Rows from an object dataset:
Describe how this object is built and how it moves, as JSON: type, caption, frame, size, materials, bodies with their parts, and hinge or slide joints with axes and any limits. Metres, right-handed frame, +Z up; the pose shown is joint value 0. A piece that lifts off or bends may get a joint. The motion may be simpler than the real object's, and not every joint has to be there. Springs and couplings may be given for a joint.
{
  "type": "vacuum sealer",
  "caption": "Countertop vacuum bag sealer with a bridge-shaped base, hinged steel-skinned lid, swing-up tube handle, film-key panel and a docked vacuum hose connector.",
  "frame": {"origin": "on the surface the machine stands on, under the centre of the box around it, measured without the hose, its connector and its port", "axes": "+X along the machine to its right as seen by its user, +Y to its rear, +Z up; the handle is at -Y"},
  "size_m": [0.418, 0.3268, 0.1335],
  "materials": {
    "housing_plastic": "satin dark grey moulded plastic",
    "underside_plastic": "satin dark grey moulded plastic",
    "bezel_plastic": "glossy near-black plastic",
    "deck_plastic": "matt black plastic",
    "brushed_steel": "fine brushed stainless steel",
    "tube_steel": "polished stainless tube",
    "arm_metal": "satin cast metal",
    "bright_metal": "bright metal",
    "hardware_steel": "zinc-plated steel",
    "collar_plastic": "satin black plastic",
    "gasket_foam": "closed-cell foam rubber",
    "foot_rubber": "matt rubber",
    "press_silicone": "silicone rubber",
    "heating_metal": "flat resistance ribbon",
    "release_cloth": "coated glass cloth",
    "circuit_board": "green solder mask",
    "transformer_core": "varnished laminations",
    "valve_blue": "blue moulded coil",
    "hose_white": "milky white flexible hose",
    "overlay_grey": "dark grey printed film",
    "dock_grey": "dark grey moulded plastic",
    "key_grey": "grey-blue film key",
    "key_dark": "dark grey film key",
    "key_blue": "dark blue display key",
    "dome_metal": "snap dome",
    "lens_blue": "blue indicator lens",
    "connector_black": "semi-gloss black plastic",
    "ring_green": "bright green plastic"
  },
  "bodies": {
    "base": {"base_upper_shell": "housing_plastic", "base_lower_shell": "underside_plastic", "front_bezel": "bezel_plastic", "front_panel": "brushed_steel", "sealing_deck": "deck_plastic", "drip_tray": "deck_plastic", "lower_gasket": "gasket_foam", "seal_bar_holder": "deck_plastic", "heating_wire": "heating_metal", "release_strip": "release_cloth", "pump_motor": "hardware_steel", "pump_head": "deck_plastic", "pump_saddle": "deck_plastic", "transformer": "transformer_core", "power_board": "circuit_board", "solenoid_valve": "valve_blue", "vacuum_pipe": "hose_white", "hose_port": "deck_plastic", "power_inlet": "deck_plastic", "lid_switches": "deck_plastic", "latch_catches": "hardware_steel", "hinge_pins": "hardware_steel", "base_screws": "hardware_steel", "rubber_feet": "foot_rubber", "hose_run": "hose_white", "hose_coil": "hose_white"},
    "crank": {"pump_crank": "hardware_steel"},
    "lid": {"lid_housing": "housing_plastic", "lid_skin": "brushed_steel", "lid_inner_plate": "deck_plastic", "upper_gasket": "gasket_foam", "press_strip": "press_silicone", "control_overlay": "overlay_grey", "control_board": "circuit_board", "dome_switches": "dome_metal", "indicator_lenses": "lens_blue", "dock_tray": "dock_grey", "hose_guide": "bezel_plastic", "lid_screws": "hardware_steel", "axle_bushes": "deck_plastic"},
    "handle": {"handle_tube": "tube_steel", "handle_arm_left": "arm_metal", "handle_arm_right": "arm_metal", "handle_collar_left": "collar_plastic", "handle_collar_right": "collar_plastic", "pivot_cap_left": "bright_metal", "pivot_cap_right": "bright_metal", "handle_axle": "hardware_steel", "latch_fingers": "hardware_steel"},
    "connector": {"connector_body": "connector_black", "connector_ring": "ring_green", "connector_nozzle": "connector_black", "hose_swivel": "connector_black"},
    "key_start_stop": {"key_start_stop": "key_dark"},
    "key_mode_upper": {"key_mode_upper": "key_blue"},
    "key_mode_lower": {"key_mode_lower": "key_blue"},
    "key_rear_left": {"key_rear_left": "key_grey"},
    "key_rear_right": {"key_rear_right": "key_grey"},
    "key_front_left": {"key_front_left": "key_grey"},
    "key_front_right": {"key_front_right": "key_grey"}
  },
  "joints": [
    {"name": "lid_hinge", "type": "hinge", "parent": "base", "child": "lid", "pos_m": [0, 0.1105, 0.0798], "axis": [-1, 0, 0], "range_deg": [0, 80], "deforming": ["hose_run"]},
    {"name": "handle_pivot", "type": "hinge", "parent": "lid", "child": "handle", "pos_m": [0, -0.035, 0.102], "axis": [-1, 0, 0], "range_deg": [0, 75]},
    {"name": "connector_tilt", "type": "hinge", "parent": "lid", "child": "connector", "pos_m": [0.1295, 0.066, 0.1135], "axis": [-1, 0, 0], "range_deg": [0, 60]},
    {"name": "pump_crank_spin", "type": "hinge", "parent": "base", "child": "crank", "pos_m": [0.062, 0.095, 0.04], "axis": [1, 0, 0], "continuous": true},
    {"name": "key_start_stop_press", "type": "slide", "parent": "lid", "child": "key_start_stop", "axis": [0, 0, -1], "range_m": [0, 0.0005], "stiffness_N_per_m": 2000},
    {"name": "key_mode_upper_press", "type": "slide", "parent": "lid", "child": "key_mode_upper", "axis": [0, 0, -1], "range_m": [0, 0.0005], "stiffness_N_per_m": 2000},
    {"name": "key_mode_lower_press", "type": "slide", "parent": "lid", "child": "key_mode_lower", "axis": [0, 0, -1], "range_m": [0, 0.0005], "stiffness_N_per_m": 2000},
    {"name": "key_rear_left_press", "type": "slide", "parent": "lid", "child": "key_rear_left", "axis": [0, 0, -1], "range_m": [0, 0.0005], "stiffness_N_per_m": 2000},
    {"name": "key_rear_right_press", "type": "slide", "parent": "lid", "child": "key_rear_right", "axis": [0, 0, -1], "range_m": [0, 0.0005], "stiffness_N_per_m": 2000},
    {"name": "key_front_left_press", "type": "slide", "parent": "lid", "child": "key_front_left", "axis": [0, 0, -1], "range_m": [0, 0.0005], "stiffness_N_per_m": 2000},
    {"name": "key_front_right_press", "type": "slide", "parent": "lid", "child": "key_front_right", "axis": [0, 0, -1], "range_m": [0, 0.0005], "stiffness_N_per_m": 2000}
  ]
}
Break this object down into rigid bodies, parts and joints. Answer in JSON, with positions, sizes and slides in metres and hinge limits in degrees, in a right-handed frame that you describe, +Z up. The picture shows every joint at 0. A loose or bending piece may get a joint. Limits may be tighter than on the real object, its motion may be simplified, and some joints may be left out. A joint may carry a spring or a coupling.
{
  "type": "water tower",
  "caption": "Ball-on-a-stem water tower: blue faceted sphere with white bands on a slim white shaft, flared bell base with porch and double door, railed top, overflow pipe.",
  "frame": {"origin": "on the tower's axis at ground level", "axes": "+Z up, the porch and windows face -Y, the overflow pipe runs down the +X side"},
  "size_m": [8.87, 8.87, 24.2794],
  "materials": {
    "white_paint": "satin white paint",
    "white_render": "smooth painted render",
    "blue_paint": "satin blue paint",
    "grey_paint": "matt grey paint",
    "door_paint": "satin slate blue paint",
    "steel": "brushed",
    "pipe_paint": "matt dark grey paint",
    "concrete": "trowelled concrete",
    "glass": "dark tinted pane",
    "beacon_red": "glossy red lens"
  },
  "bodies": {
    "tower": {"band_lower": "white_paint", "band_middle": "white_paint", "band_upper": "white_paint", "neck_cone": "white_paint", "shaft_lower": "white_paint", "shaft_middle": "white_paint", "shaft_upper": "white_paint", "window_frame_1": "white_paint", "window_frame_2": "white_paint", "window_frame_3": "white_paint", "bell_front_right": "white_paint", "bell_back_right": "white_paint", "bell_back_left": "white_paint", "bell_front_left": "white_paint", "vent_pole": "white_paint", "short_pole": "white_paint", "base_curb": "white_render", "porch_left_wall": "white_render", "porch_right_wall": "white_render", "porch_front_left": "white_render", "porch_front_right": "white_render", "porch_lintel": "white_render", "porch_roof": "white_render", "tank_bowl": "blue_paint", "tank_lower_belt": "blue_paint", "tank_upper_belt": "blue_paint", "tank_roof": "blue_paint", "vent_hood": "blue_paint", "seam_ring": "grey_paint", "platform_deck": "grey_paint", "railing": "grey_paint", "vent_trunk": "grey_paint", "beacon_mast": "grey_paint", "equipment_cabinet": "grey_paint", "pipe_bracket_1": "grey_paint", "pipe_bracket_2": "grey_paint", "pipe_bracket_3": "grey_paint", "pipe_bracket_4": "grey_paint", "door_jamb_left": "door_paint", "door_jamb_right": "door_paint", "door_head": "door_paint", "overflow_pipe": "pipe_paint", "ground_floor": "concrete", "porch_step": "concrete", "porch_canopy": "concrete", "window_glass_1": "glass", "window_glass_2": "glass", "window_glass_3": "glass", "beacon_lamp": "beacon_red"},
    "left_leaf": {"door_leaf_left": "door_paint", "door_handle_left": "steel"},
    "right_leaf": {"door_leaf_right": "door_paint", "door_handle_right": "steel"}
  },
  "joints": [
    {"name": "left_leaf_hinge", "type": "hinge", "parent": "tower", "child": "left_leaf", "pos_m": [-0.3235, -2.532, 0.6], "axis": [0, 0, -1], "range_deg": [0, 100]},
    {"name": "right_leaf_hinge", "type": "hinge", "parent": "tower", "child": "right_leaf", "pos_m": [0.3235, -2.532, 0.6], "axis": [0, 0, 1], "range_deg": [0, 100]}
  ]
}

**TASK TO COMPLETE**
From the data above, copy each line that holds "down".

**EXPECTED OUTPUT**
Break this object down into rigid bodies, parts and joints. Answer in JSON, with positions, sizes and slides in metres and hinge limits in degrees, in a right-handed frame that you describe, +Z up. The picture shows every joint at 0. A loose or bending piece may get a joint. Limits may be tighter than on the real object, its motion may be simplified, and some joints may be left out. A joint may carry a spring or a coupling.
  "frame": {"origin": "on the tower's axis at ground level", "axes": "+Z up, the porch and windows face -Y, the overflow pipe runs down the +X side"},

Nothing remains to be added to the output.